**DATA LINES:**

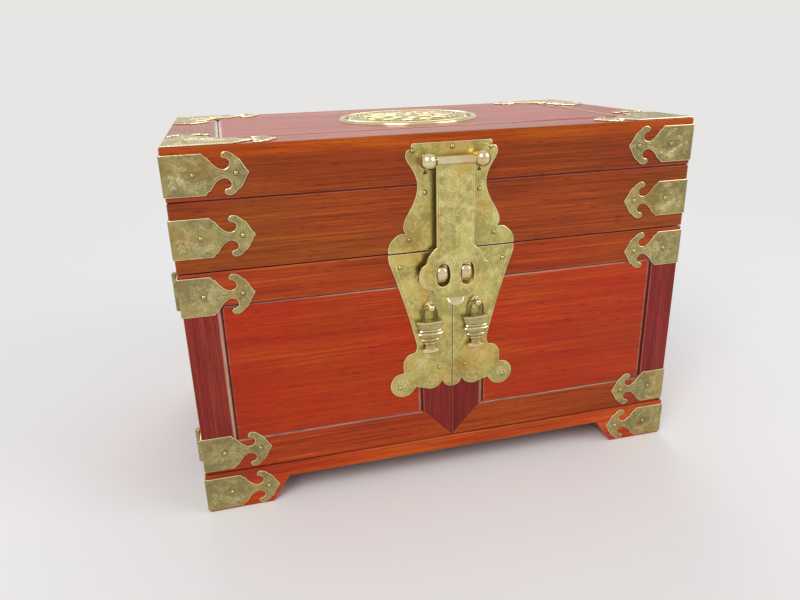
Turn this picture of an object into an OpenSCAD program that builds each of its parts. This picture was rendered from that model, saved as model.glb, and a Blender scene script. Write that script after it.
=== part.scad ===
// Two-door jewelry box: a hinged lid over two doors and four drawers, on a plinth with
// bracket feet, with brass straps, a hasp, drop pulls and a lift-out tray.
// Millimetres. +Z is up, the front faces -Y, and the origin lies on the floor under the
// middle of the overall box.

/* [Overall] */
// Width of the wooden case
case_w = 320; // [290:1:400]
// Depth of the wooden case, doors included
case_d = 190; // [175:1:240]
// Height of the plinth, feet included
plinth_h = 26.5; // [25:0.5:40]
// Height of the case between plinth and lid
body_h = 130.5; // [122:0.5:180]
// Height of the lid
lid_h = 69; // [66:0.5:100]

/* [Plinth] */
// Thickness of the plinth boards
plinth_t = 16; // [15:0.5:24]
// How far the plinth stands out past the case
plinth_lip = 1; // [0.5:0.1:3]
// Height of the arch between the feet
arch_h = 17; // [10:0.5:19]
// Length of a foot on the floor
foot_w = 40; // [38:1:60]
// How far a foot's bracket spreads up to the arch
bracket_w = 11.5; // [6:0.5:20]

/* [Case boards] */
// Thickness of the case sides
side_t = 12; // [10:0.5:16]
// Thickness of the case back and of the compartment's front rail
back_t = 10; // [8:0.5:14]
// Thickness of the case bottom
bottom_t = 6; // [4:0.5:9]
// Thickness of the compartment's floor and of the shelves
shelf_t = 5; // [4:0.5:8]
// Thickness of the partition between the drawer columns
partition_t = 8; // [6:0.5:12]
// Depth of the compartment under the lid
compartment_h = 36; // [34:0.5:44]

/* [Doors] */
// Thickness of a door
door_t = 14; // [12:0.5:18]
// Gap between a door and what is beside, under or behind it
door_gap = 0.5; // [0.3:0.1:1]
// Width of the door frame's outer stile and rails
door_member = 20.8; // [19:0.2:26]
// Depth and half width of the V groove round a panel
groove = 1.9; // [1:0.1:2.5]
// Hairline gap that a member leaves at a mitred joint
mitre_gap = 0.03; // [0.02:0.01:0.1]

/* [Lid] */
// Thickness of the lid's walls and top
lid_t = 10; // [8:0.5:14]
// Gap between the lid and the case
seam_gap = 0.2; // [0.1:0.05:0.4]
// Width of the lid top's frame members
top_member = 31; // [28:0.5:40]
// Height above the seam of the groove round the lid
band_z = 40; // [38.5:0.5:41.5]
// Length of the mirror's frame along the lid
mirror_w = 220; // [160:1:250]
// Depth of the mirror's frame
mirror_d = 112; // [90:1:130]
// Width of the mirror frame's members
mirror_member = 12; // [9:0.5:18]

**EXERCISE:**
Quote exactly the opening line of the material above and every line after it, up to and including the line that contains "the overall box.".

**ANSWER IN FULL:**
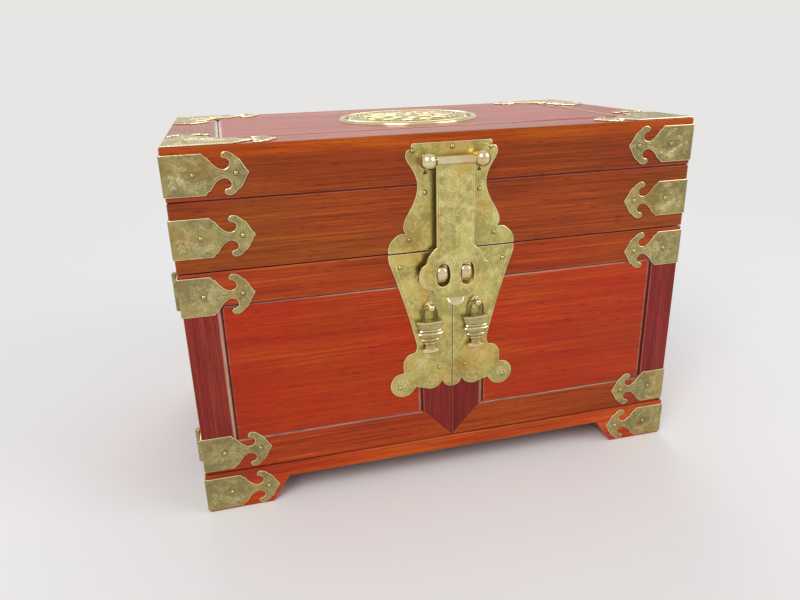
Turn this picture of an object into an OpenSCAD program that builds each of its parts. This picture was rendered from that model, saved as model.glb, and a Blender scene script. Write that script after it.
=== part.scad ===
// Two-door jewelry box: a hinged lid over two doors and four drawers, on a plinth with
// bracket feet, with brass straps, a hasp, drop pulls and a lift-out tray.
// Millimetres. +Z is up, the front faces -Y, and the origin lies on the floor under the
// middle of the overall box.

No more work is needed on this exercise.